The fact of the matter was, the king held all the cards. He had delayed retaking the colony to precisely this point in time, the very point in time when the miscreants were most likely to make the right choice. He had made it as easy as possible for them. He was sure that most would embrace the emissary as an alternative to their new situation.

But it was still up to them to decide. The king would give one card away, and every colonist, promising or not, would hold that card. The emissary’s agents had done well. It was common knowledge in every part of the colony that a time would come when the new system would require something. This would be the sign. It was part of the message.

It would require something of each and every colonist who wanted to buy or sell.

And mercifully, the emissary would return to save those who refused to buy and sell, who refused to feed the king’s enemies any longer. It was their last chance to say that they had not wanted to live off the other colonists, that they wanted things to be different. Though not before they themselves had a taste of what it meant to be of no use to the government. What it meant to be free in this colony.

The king was not asking for heroism. They had been told that the emissary was on his way. And those who were incapable of making an informed decision would be spared because they were unable to buy and sell. Anyone who was not actively and deliberately supporting the king’s enemies was assumed to be loyal.

The engines hummed on their long journey. The government deliberately imposed the famous condition for buying and selling in order to eliminate the superstitious, less intelligent slaves from the work force, the ones who were not worth saving.

As the huge bulk of the ship drew closer, increasing numbers of the slave population became destitute. A new voice was heard among the masses, a voice of hope, a voice that promised a return to law and order, a return to responsible government, a return to kindness and decency… in the emissary’s name.

The miscreants huddled together for mutual support. Its guilty members were accused. In response to a wave of persecution, those who had strayed from the flock returned.

The engines whirred with the reduction in speed. The massive war machines slid into position. There was an increase in activity among the multitude on board in preparation for the huge number of people expected and the facilities they would need.

In the colony they were mirrored by a multitude from every land, a multitude grown ragged and thin, a multitude who could neither buy nor sell. A few bought and sold for the ones they loved, who were promptly traced as government agents disloyal to the king and hauled away to prisons swarming with enemies of the state.

A giant vessel appeared in the sky. The voice of the emissary called to them.
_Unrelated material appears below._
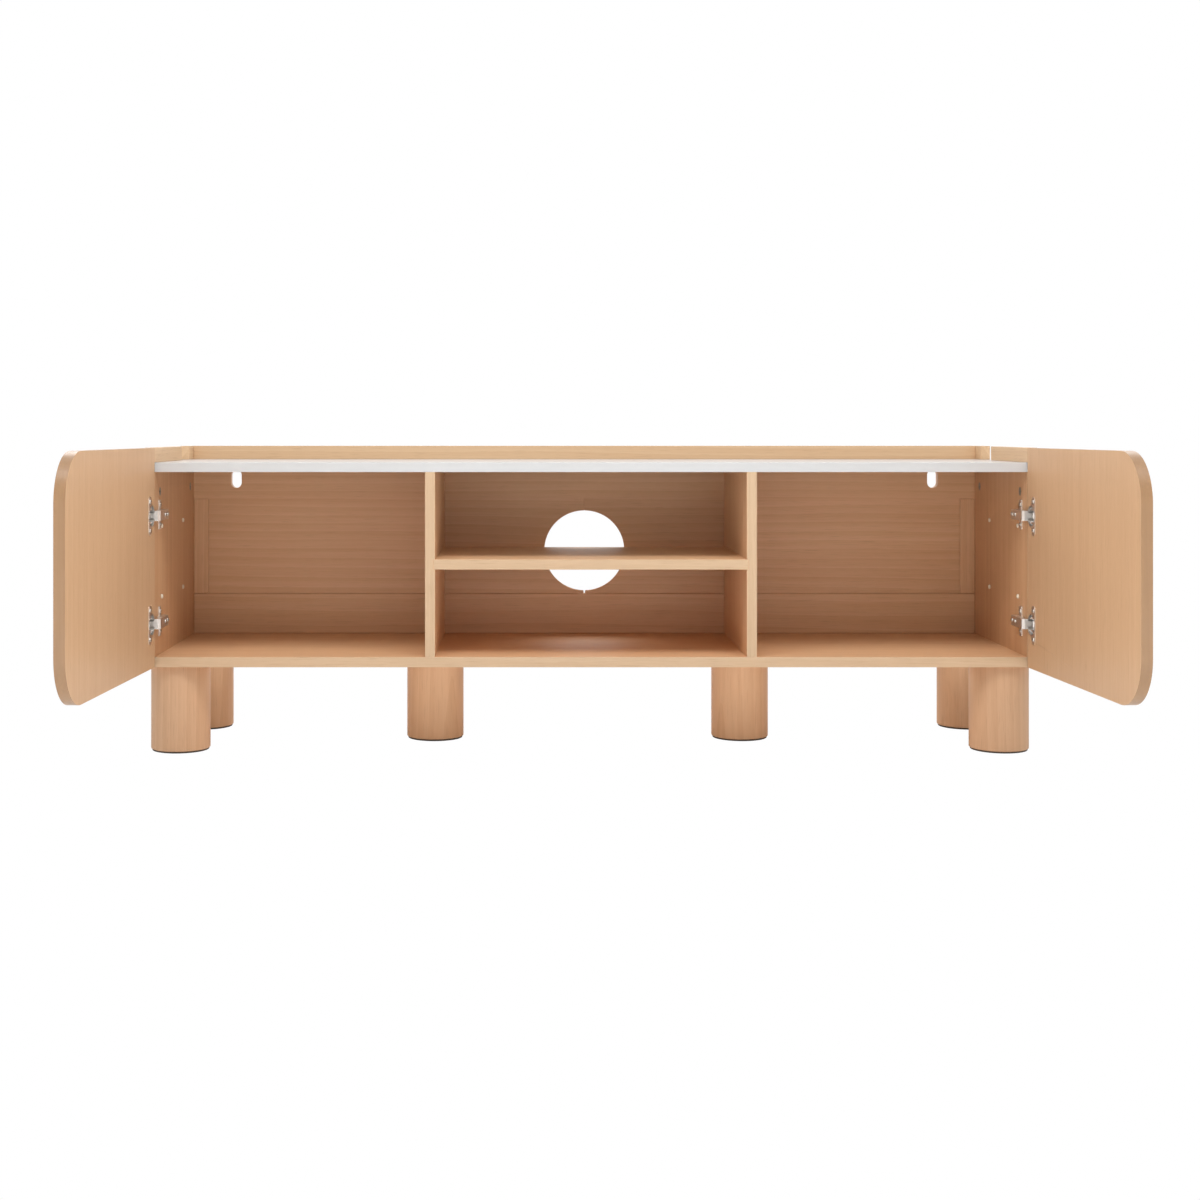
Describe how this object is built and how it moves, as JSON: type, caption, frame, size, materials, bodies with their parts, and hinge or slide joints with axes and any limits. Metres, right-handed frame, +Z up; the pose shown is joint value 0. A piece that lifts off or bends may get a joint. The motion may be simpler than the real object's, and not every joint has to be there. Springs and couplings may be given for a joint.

The ragged multitude cheered. Prison doors fell open. Men, women and children scrambled in the dust to reach the ship. It passed through every land, gently raising the weary head of each believer waiting to receive the emissary’s mark....

The miscreants were left to die, and with them all others who did not believe.

The armies gathered. From far and near, in hordes they descended upon these enemies of the state, to fight the government which they had supported and the giant battle station it was launching.

Men, women and children slid away into the shadows, into caves, into forests. The prison doors were barred, and behind them masses huddled in confusion.

The miscreants built walls with every material they could find as rebel forces surrounded them, intent upon defeating the government once and for all. Behind the walls, the last agents of the emissary began their work.

A giant ship hovered overhead, waiting. It was the first to go.

The holdouts heard about the battle. How clever they had been. He had not fooled them. The warship opened its doors and the slaves poured inside.